Raging River Lollipop
Advanced | 19 Miles | 3,657’ Climb/Descent

The full Raging River Lollipop climbing Upward Mobility and Raging Ridge, descending No Service, Climbing back out Return Policy, then descending Raging Ridge to Poppin Tops and Flow State. This is a big, fun ride that will take 3-5 hours depending on your fitness and pace. Take plenty of water and snacks. There is no cell phone service on the backside - ride with caution!

Frontside Flow Lap
Intermediate | 5 Miles | 1,100’ Climb/Descent

This is a fun short ride that loops the climbing trail and the two flow trails on the front side of the Raging River mountain bike trail system. This is a nice after-work lap or a good challenge for intermediate riders or advanced kids.

How to Get to Raging River Trailhead - Parking & Directions

The Raging River mountain bike trails are located off of I90, 27 miles east of Seattle.
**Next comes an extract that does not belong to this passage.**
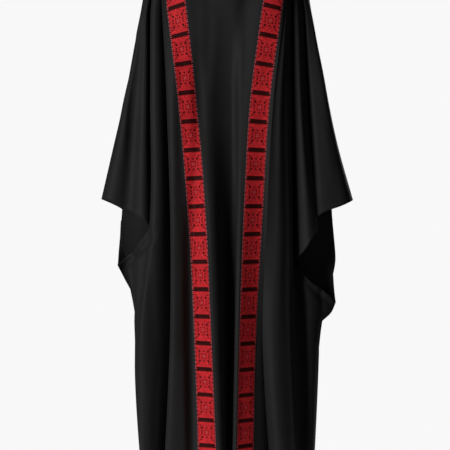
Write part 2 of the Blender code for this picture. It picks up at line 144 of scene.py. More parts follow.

To get to the trailhead, take exit 27 off of I90, and head south, then up the hill a short way to the trailhead - it’s hard to miss the Raging River trailhead, as the road dead-ends here. If you’re plugging in directions to your phone, Snoqualmie Point Park is a good landmark to look up, or the Rattlesnake Mountain Trailhead. Keep in mind this is NOT the popular Rattlesnake lake or ledge parking area. Parking in the upper lot requiers a Discover Pass

Google Maps Directions

Typical Weather & Riding Conditions

As one of the best mountain bike trail areas close to Seattle, Raging River is a popular spot. However, even on crowded summer weekends, there is plenty of trails to spread people out. While Washington has some great riding all year, Raging River is not the best winter riding destination in the area. The upper trails get snow, and conditions and dirt can be muddy and slippery on the flow trails. Riding here during very wet periods can damage the trails, too. The trails on the backside typically stay wet longer after storms, which is both good and bad, as it can be slippery, but the dirt also stays good in the dry summers.